_RECORDED DATA_.
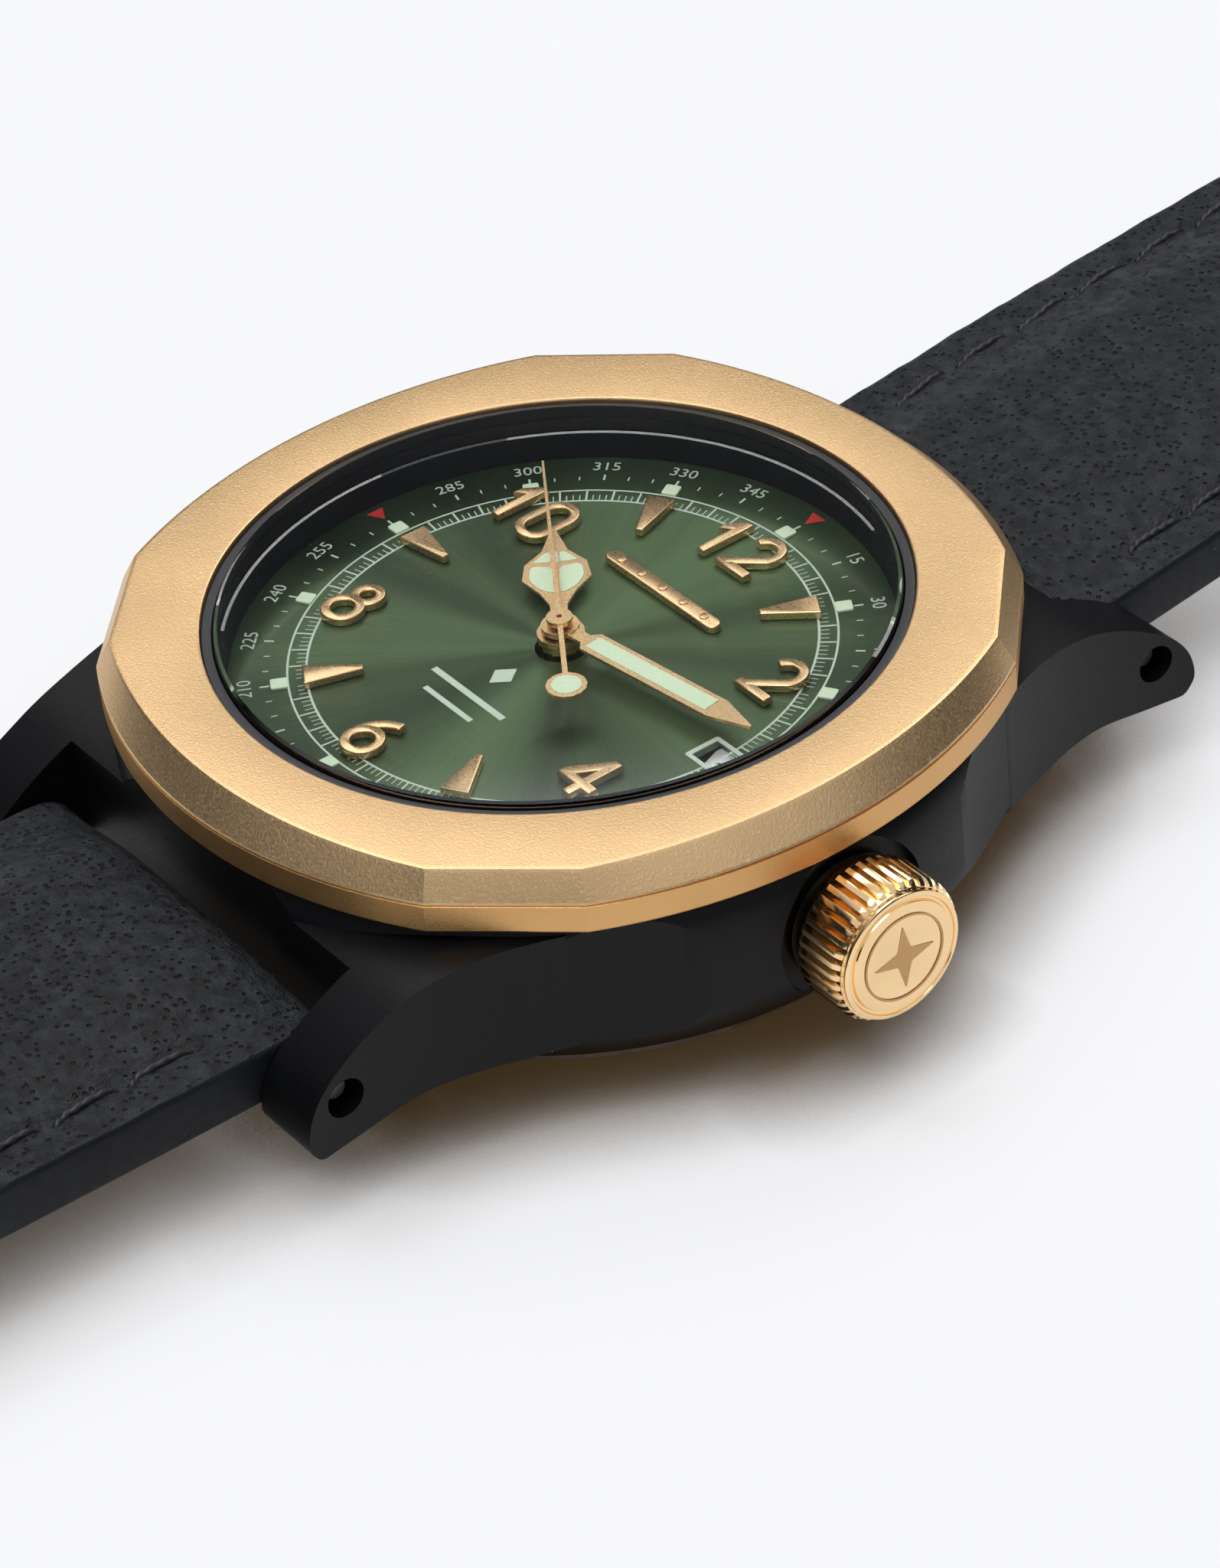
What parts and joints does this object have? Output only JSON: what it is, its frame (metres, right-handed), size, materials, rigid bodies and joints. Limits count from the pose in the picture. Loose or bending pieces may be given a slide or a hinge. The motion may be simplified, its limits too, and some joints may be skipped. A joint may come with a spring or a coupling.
{
  "type": "wristwatch",
  "caption": "Automatic wristwatch with a faceted fixed bezel, applied numerals, date window, push-pull crown and a two-piece leather strap with a pin buckle, laid out flat.",
  "frame": {"origin": "centre of the case back's flat face, which rests on the table", "axes": "+X towards the crown at 3 o'clock, +Y towards 12 o'clock along the strap, +Z out of the dial"},
  "size_m": [0.0406, 0.245, 0.0124],
  "materials": {
    "case_black": "bead-blasted black coating over steel",
    "bezel_gold": "bead-blasted gold-tone coating over steel",
    "crown_gold": "polished gold-tone plating over steel",
    "sapphire": "clear, coated underneath",
    "gasket_rubber": "moulded black rubber",
    "flange_black": "matt black lacquer",
    "dial_green": "sun-brushed brass under green lacquer",
    "marker_gold": "polished gold-tone plating",
    "hand_gold": "polished gold-tone plating",
    "steel": "brushed stainless steel",
    "movement_plate": "nickel-plated, grained",
    "wheel_brass": "cut brass, polished",
    "date_white": "matt white lacquer",
    "holder_plastic": "moulded",
    "leather_black": "pebbled black calf with painted edges and tonal stitching",
    "buckle_black": "bead-blasted black coating over steel"
  },
  "bodies": {
    "case": {"mid_case": "case_black", "bezel": "bezel_gold", "crystal": "sapphire", "crystal_gasket": "gasket_rubber", "inner_flange": "flange_black", "case_back": "steel", "case_back_gasket": "gasket_rubber", "crown_tube": "steel", "movement_ring": "holder_plastic", "dial": "dial_green", "main_plate": "movement_plate", "train_bridge": "movement_plate", "balance_cock": "movement_plate", "rotor_bearing": "steel", "spring_bar_12": "steel", "spring_bar_6": "steel", "numeral_10_tens": "marker_gold", "numeral_10_units": "marker_gold", "numeral_12_tens": "marker_gold", "numeral_12_units": "marker_gold", "numeral_2": "marker_gold", "numeral_4": "marker_gold", "numeral_6": "marker_gold", "numeral_8": "marker_gold", "wedge_1": "marker_gold", "wedge_5": "marker_gold", "wedge_7": "marker_gold", "wedge_9": "marker_gold", "wedge_11": "marker_gold", "emblem_bar": "marker_gold"},
    "seconds_train": {"seconds_hand": "hand_gold", "fourth_wheel": "wheel_brass"},
    "minutes_train": {"minute_hand": "hand_gold", "cannon_pinion": "steel", "center_wheel": "wheel_brass"},
    "hours_train": {"hour_hand": "hand_gold", "hour_wheel": "wheel_brass"},
    "third_train": {"third_wheel": "wheel_brass"},
    "escape_train": {"escape_wheel": "steel"},
    "minute_work": {"minute_wheel": "wheel_brass"},
    "mainspring_barrel": {"barrel": "wheel_brass"},
    "pallets": {"pallet_fork": "steel"},
    "balance": {"balance_wheel": "wheel_brass", "hairspring": "steel"},
    "date_disc": {"date_ring": "date_white"},
    "winding_weight": {"rotor": "steel"},
    "setting": {"setting_lever": "steel"},
    "crown_and_stem": {"crown": "crown_gold", "crown_gasket": "gasket_rubber", "stem": "steel", "clutch_wheel": "steel"},
    "short_strap": {"strap_12": "leather_black", "buckle_bar": "steel", "fixed_keeper": "leather_black"},
    "long_strap": {"strap_6": "leather_black"},
    "buckle": {"buckle_frame": "buckle_black"},
    "tongue": {"buckle_tongue": "buckle_black"},
    "sliding_keeper": {"free_keeper": "leather_black"}
  },
  "joints": [
    {"name": "seconds_turn", "type": "hinge", "parent": "case", "child": "seconds_train", "pos_m": [0, 0, 0], "axis": [0, 0, -1], "continuous": true},
    {"name": "minutes_turn", "type": "hinge", "parent": "case", "child": "minutes_train", "pos_m": [0, 0, 0], "axis": [0, 0, -1], "continuous": true},
    {"name": "hours_turn", "type": "hinge", "parent": "case", "child": "hours_train", "pos_m": [0, 0, 0], "axis": [0, 0, -1], "continuous": true},
    {"name": "third_turn", "type": "hinge", "parent": "case", "child": "third_train", "pos_m": [-0.00435, -0.00116, 0], "axis": [0, 0, -1], "continuous": true},
    {"name": "escape_turn", "type": "hinge", "parent": "case", "child": "escape_train", "pos_m": [0.00285, -0.0034, 0], "axis": [0, 0, -1], "continuous": true},
    {"name": "minute_wheel_turn", "type": "hinge", "parent": "case", "child": "minute_work", "pos_m": [-0.00231, 0.00276, 0], "axis": [0, 0, -1], "continuous": true},
    {"name": "barrel_turn", "type": "hinge", "parent": "case", "child": "mainspring_barrel", "pos_m": [0.00281, 0.00487, 0], "axis": [0, 0, -1], "continuous": true},
    {"name": "pallet_rock", "type": "hinge", "parent": "case", "child": "pallets", "pos_m": [0.00443, -0.00528, 0], "axis": [0, 0, -1], "range_deg": [-4, 4]},
    {"name": "balance_swing", "type": "hinge", "parent": "case", "child": "balance", "pos_m": [0.0054, -0.00643, 0], "axis": [0, 0, -1], "range_deg": [-270, 270]},
    {"name": "date_turn", "type": "hinge", "parent": "case", "child": "date_disc", "pos_m": [0, 0, 0], "axis": [0, 0, -1], "continuous": true},
    {"name": "rotor_turn", "type": "hinge", "parent": "case", "child": "winding_weight", "pos_m": [0, 0, 0], "axis": [0, 0, -1], "continuous": true},
    {"name": "crown_pull", "type": "slide", "parent": "case", "child": "setting", "axis": [1, 0, 0], "range_m": [0, 0.0013]},
    {"name": "crown_turn", "type": "hinge", "parent": "setting", "child": "crown_and_stem", "pos_m": [0, 0, 0.00633], "axis": [1, 0, 0], "continuous": true},
    {"name": "short_strap_fold", "type": "hinge", "parent": "case", "child": "short_strap", "pos_m": [0, 0.02045, 0.00555], "axis": [1, 0, 0], "range_deg": [-80, 40]},
    {"name": "long_strap_fold", "type": "hinge", "parent": "case", "child": "long_strap", "pos_m": [0, -0.02045, 0.00555], "axis": [-1, 0, 0], "range_deg": [-80, 40]},
    {"name": "buckle_swing", "type": "hinge", "parent": "short_strap", "child": "buckle", "pos_m": [0, 0.09545, 0.0026], "axis": [1, 0, 0], "range_deg": [-50, 30]},
    {"name": "tongue_swing", "type": "hinge", "parent": "buckle", "child": "tongue", "pos_m": [0, 0.09545, 0.0026], "axis": [1, 0, 0], "range_deg": [0, 80]},
    {"name": "keeper_slide", "type": "slide", "parent": "short_strap", "child": "sliding_keeper", "axis": [0, 0.9478, -0.3188], "range_m": [-0.006, 0.006]}
  ],
  "couplings": [
    {"joint": "minutes_turn", "follows": "seconds_turn", "ratio": 0.016667},
    {"joint": "hours_turn", "follows": "seconds_turn", "ratio": 0.0013889},
    {"joint": "third_turn", "follows": "seconds_turn", "ratio": -0.13333},
    {"joint": "escape_turn", "follows": "seconds_turn", "ratio": -12},
    {"joint": "minute_wheel_turn", "follows": "seconds_turn", "ratio": -0.0055556},
    {"joint": "barrel_turn", "follows": "seconds_turn", "ratio": -0.0020833}
  ]
}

_SET EXERCISE_. Give an exact repetition of all the material.

_TASK ANSWER_.
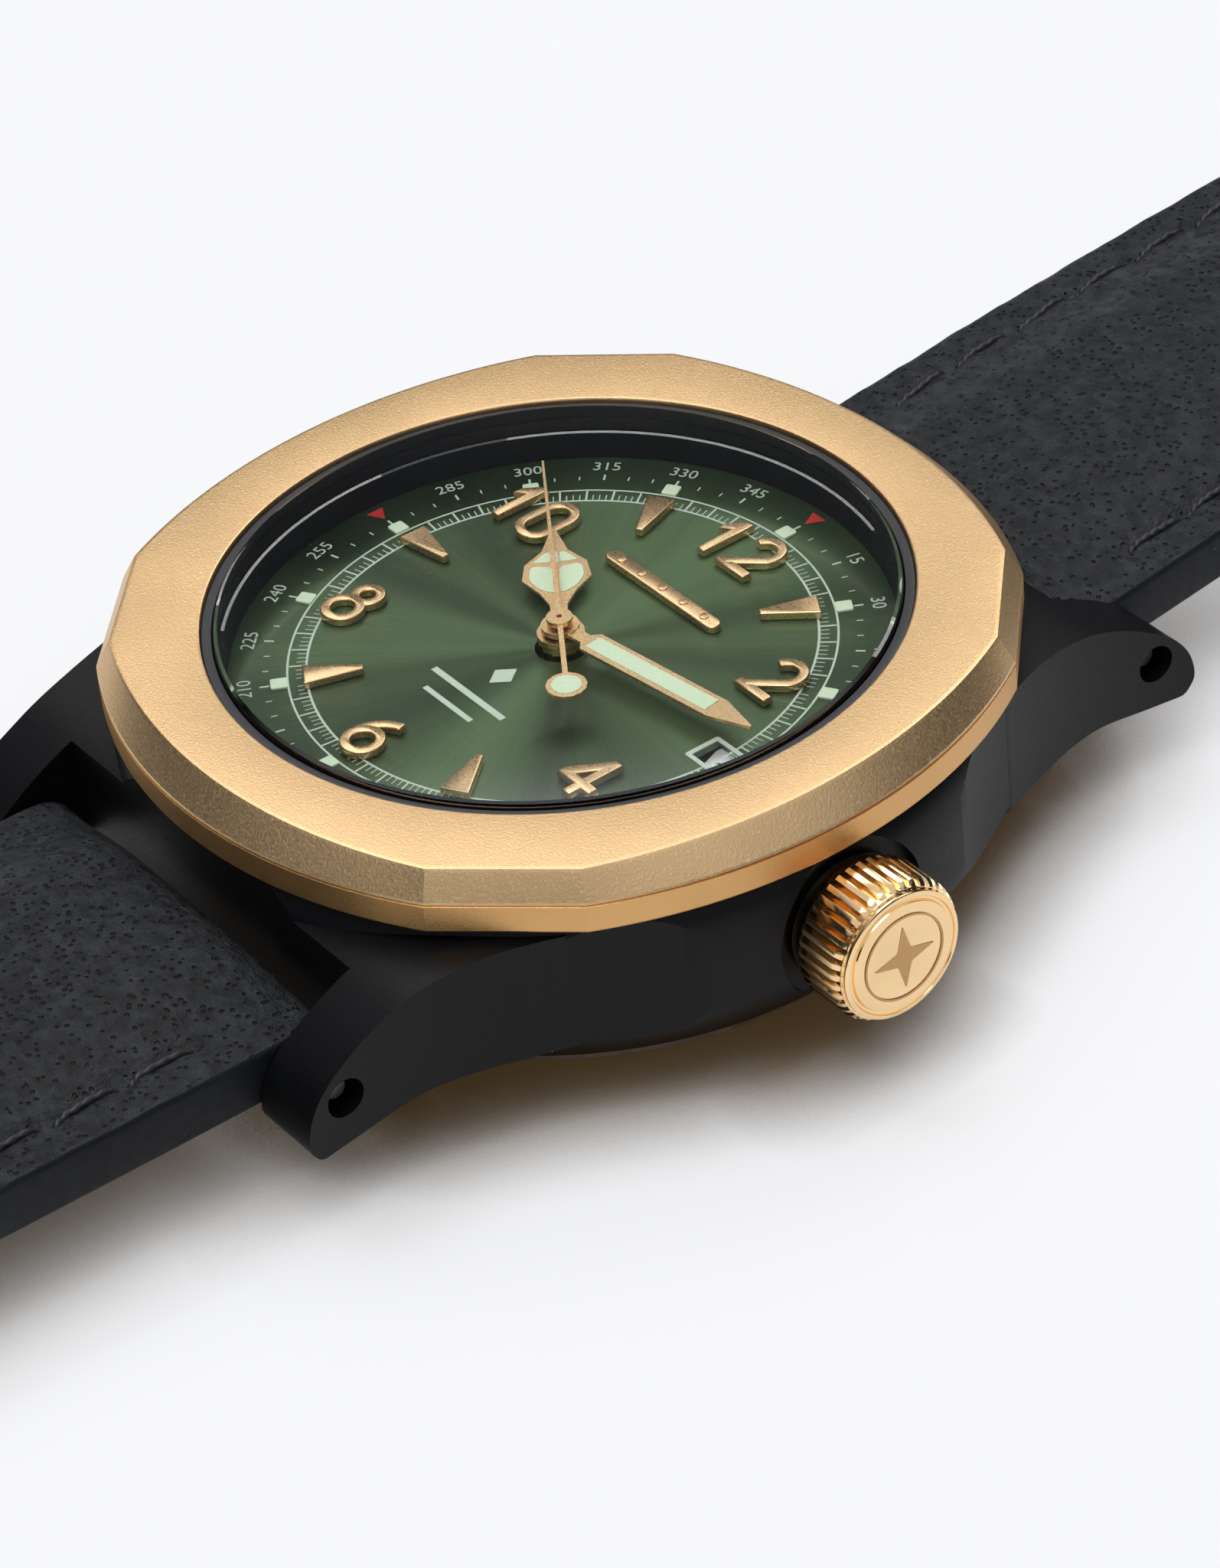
What parts and joints does this object have? Output only JSON: what it is, its frame (metres, right-handed), size, materials, rigid bodies and joints. Limits count from the pose in the picture. Loose or bending pieces may be given a slide or a hinge. The motion may be simplified, its limits too, and some joints may be skipped. A joint may come with a spring or a coupling.
{
  "type": "wristwatch",
  "caption": "Automatic wristwatch with a faceted fixed bezel, applied numerals, date window, push-pull crown and a two-piece leather strap with a pin buckle, laid out flat.",
  "frame": {"origin": "centre of the case back's flat face, which rests on the table", "axes": "+X towards the crown at 3 o'clock, +Y towards 12 o'clock along the strap, +Z out of the dial"},
  "size_m": [0.0406, 0.245, 0.0124],
  "materials": {
    "case_black": "bead-blasted black coating over steel",
    "bezel_gold": "bead-blasted gold-tone coating over steel",
    "crown_gold": "polished gold-tone plating over steel",
    "sapphire": "clear, coated underneath",
    "gasket_rubber": "moulded black rubber",
    "flange_black": "matt black lacquer",
    "dial_green": "sun-brushed brass under green lacquer",
    "marker_gold": "polished gold-tone plating",
    "hand_gold": "polished gold-tone plating",
    "steel": "brushed stainless steel",
    "movement_plate": "nickel-plated, grained",
    "wheel_brass": "cut brass, polished",
    "date_white": "matt white lacquer",
    "holder_plastic": "moulded",
    "leather_black": "pebbled black calf with painted edges and tonal stitching",
    "buckle_black": "bead-blasted black coating over steel"
  },
  "bodies": {
    "case": {"mid_case": "case_black", "bezel": "bezel_gold", "crystal": "sapphire", "crystal_gasket": "gasket_rubber", "inner_flange": "flange_black", "case_back": "steel", "case_back_gasket": "gasket_rubber", "crown_tube": "steel", "movement_ring": "holder_plastic", "dial": "dial_green", "main_plate": "movement_plate", "train_bridge": "movement_plate", "balance_cock": "movement_plate", "rotor_bearing": "steel", "spring_bar_12": "steel", "spring_bar_6": "steel", "numeral_10_tens": "marker_gold", "numeral_10_units": "marker_gold", "numeral_12_tens": "marker_gold", "numeral_12_units": "marker_gold", "numeral_2": "marker_gold", "numeral_4": "marker_gold", "numeral_6": "marker_gold", "numeral_8": "marker_gold", "wedge_1": "marker_gold", "wedge_5": "marker_gold", "wedge_7": "marker_gold", "wedge_9": "marker_gold", "wedge_11": "marker_gold", "emblem_bar": "marker_gold"},
    "seconds_train": {"seconds_hand": "hand_gold", "fourth_wheel": "wheel_brass"},
    "minutes_train": {"minute_hand": "hand_gold", "cannon_pinion": "steel", "center_wheel": "wheel_brass"},
    "hours_train": {"hour_hand": "hand_gold", "hour_wheel": "wheel_brass"},
    "third_train": {"third_wheel": "wheel_brass"},
    "escape_train": {"escape_wheel": "steel"},
    "minute_work": {"minute_wheel": "wheel_brass"},
    "mainspring_barrel": {"barrel": "wheel_brass"},
    "pallets": {"pallet_fork": "steel"},
    "balance": {"balance_wheel": "wheel_brass", "hairspring": "steel"},
    "date_disc": {"date_ring": "date_white"},
    "winding_weight": {"rotor": "steel"},
    "setting": {"setting_lever": "steel"},
    "crown_and_stem": {"crown": "crown_gold", "crown_gasket": "gasket_rubber", "stem": "steel", "clutch_wheel": "steel"},
    "short_strap": {"strap_12": "leather_black", "buckle_bar": "steel", "fixed_keeper": "leather_black"},
    "long_strap": {"strap_6": "leather_black"},
    "buckle": {"buckle_frame": "buckle_black"},
    "tongue": {"buckle_tongue": "buckle_black"},
    "sliding_keeper": {"free_keeper": "leather_black"}
  },
  "joints": [
    {"name": "seconds_turn", "type": "hinge", "parent": "case", "child": "seconds_train", "pos_m": [0, 0, 0], "axis": [0, 0, -1], "continuous": true},
    {"name": "minutes_turn", "type": "hinge", "parent": "case", "child": "minutes_train", "pos_m": [0, 0, 0], "axis": [0, 0, -1], "continuous": true},
    {"name": "hours_turn", "type": "hinge", "parent": "case", "child": "hours_train", "pos_m": [0, 0, 0], "axis": [0, 0, -1], "continuous": true},
    {"name": "third_turn", "type": "hinge", "parent": "case", "child": "third_train", "pos_m": [-0.00435, -0.00116, 0], "axis": [0, 0, -1], "continuous": true},
    {"name": "escape_turn", "type": "hinge", "parent": "case", "child": "escape_train", "pos_m": [0.00285, -0.0034, 0], "axis": [0, 0, -1], "continuous": true},
    {"name": "minute_wheel_turn", "type": "hinge", "parent": "case", "child": "minute_work", "pos_m": [-0.00231, 0.00276, 0], "axis": [0, 0, -1], "continuous": true},
    {"name": "barrel_turn", "type": "hinge", "parent": "case", "child": "mainspring_barrel", "pos_m": [0.00281, 0.00487, 0], "axis": [0, 0, -1], "continuous": true},
    {"name": "pallet_rock", "type": "hinge", "parent": "case", "child": "pallets", "pos_m": [0.00443, -0.00528, 0], "axis": [0, 0, -1], "range_deg": [-4, 4]},
    {"name": "balance_swing", "type": "hinge", "parent": "case", "child": "balance", "pos_m": [0.0054, -0.00643, 0], "axis": [0, 0, -1], "range_deg": [-270, 270]},
    {"name": "date_turn", "type": "hinge", "parent": "case", "child": "date_disc", "pos_m": [0, 0, 0], "axis": [0, 0, -1], "continuous": true},
    {"name": "rotor_turn", "type": "hinge", "parent": "case", "child": "winding_weight", "pos_m": [0, 0, 0], "axis": [0, 0, -1], "continuous": true},
    {"name": "crown_pull", "type": "slide", "parent": "case", "child": "setting", "axis": [1, 0, 0], "range_m": [0, 0.0013]},
    {"name": "crown_turn", "type": "hinge", "parent": "setting", "child": "crown_and_stem", "pos_m": [0, 0, 0.00633], "axis": [1, 0, 0], "continuous": true},
    {"name": "short_strap_fold", "type": "hinge", "parent": "case", "child": "short_strap", "pos_m": [0, 0.02045, 0.00555], "axis": [1, 0, 0], "range_deg": [-80, 40]},
    {"name": "long_strap_fold", "type": "hinge", "parent": "case", "child": "long_strap", "pos_m": [0, -0.02045, 0.00555], "axis": [-1, 0, 0], "range_deg": [-80, 40]},
    {"name": "buckle_swing", "type": "hinge", "parent": "short_strap", "child": "buckle", "pos_m": [0, 0.09545, 0.0026], "axis": [1, 0, 0], "range_deg": [-50, 30]},
    {"name": "tongue_swing", "type": "hinge", "parent": "buckle", "child": "tongue", "pos_m": [0, 0.09545, 0.0026], "axis": [1, 0, 0], "range_deg": [0, 80]},
    {"name": "keeper_slide", "type": "slide", "parent": "short_strap", "child": "sliding_keeper", "axis": [0, 0.9478, -0.3188], "range_m": [-0.006, 0.006]}
  ],
  "couplings": [
    {"joint": "minutes_turn", "follows": "seconds_turn", "ratio": 0.016667},
    {"joint": "hours_turn", "follows": "seconds_turn", "ratio": 0.0013889},
    {"joint": "third_turn", "follows": "seconds_turn", "ratio": -0.13333},
    {"joint": "escape_turn", "follows": "seconds_turn", "ratio": -12},
    {"joint": "minute_wheel_turn", "follows": "seconds_turn", "ratio": -0.0055556},
    {"joint": "barrel_turn", "follows": "seconds_turn", "ratio": -0.0020833}
  ]
}